Valor: Arminio: A aritmética com números atuais é extremamente cruel: seria necessário um superávit primário de cerca de 3,5% do PIB, um ajuste de mais de 4% do PIB. O que importa [para a trajetória da dívida] é a diferença entre a taxa de juros e o crescimento [econômico]. Com um ajuste recorrente e de boa qualidade, seria razoável trabalhar com mais crescimento e juros mais baixos. Um ajuste de cerca de 2,5% estabilizaria a dívida. Como prevalece um elevado grau de ceticismo quanto ao ajuste, e me parece de todo necessário reduzir a dívida, eu trabalharia com uma meta de primário de pelo menos 3,5% do PIB, obtido em três anos, e acompanhado de reformas da previdência e do Estado.

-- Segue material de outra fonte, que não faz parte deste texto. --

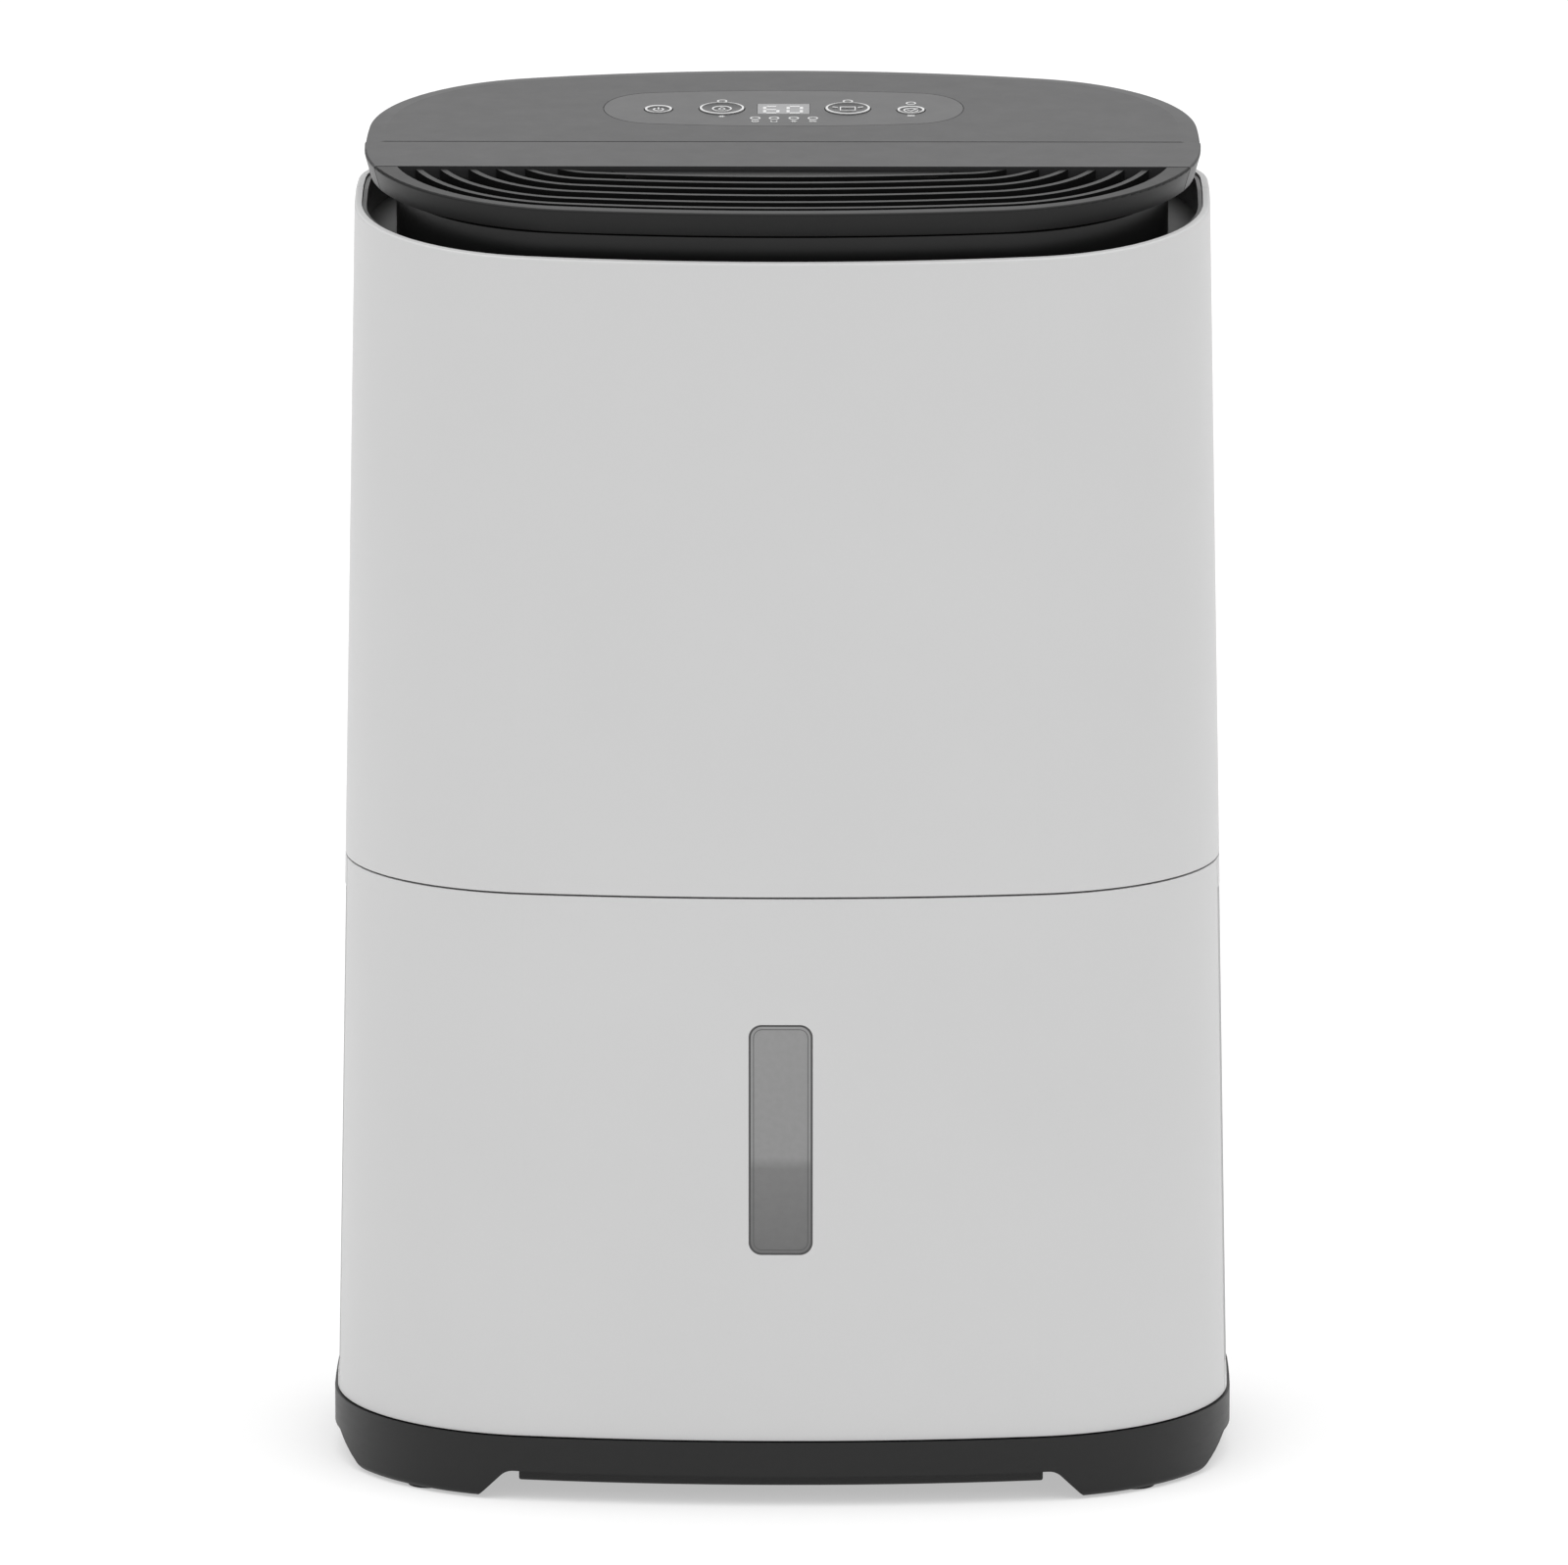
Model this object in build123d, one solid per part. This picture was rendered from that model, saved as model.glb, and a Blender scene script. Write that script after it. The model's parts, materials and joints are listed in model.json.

Bráulio Borges: No ano passado houve déficit primário estrutural (medida que exclui do cálculo eventos fiscais não recorrentes e o ciclo da atividade econômica, entre outros fatores) de 1% do PIB. Esse déficit a grosso modo gira em torno disso desde 2017. A gente precisa de superávit primário estrutural de pelo menos 1% ou 1,5% do PIB, menos para 1% e mais para 1,5%. Isso dá a uma ideia do tamanho do desafio. A Tese do Século [aplicada pelo Supremo Tribunal Federal, prevê que o ICMS não deve ser incluído na base de cálculo da PIS e da Cofins] tira quase 1% do PIB de arrecadação do governo. Isso vai acabar em 2026 ou 2027. As receitas do petróleo vão crescer em quase 0,5% do PIB daqui até o fim da década. Tem o Perse (Programa Emergencial de Retomada do Setor de Eventos), que custava R$ 15 bilhões por ano e que foi encerrado. Então, somando tudo isso, nos próximos 3 ou 4 anos teremos ganho de 1% a 1,5% do PIB de arrecadação. Se limitarmos a despesa e deixarmos esse aumento de receita acontecer, a gente pode eventualmente até chegar no superávit primário ou perto do superávit necessário, de 1% a 1,5% do PIB, um pouco antes do que o governo está projetando. A gente não pode cair na tentação de usar essa receita extra para aumentar ainda mais a despesa.
Elena Landau: Até por sinalização, o resultado primário tem que voltar para superávit de pelo menos 2% do PIB em algum momento. Aquela ideia, de que gastar muito gera receitas e que com isso a relação dívida/PIB cai, não engana. A gente já viu isso antes. É uma ilusão e não funciona. O Brasil tem essa mania de olhar para o lado mais fraco da banda.
Marcos Mendes: A gente precisa de um superávit de pelo menos 2,5% do PIB. Mas, para ter alguma segurança, teria que ir a 3% do PIB. Significa um ajuste fiscal de 3,7% do PIB, são R$ 400 bilhões. É muita coisa, que você não consegue fazer de uma hora para outra. Agora, é possível melhorar expectativas não necessariamente fazendo todo o ajuste, mas estando no caminho correto, com políticas consistentes e mostrando que será possível fazer todo esse ajuste daqui a 5 ou 6 anos. Isso já melhoraria muito as condições de solvência. As taxas de juros caem, antecipando essa consistência do ajuste. Mas as condições políticas estão muito difíceis. Eu só vejo a possibilidade de um ajuste fiscal dessa dimensão com um novo governo, que mude a orientação. Esse novo governo precisa apresentar um pacote bem amplo e consistente de reformas, para colocar o peso do Executivo na discussão política e impedir que o Legislativo crie a sua própria agenda, que tem sido a de aumentar benefícios e despesas.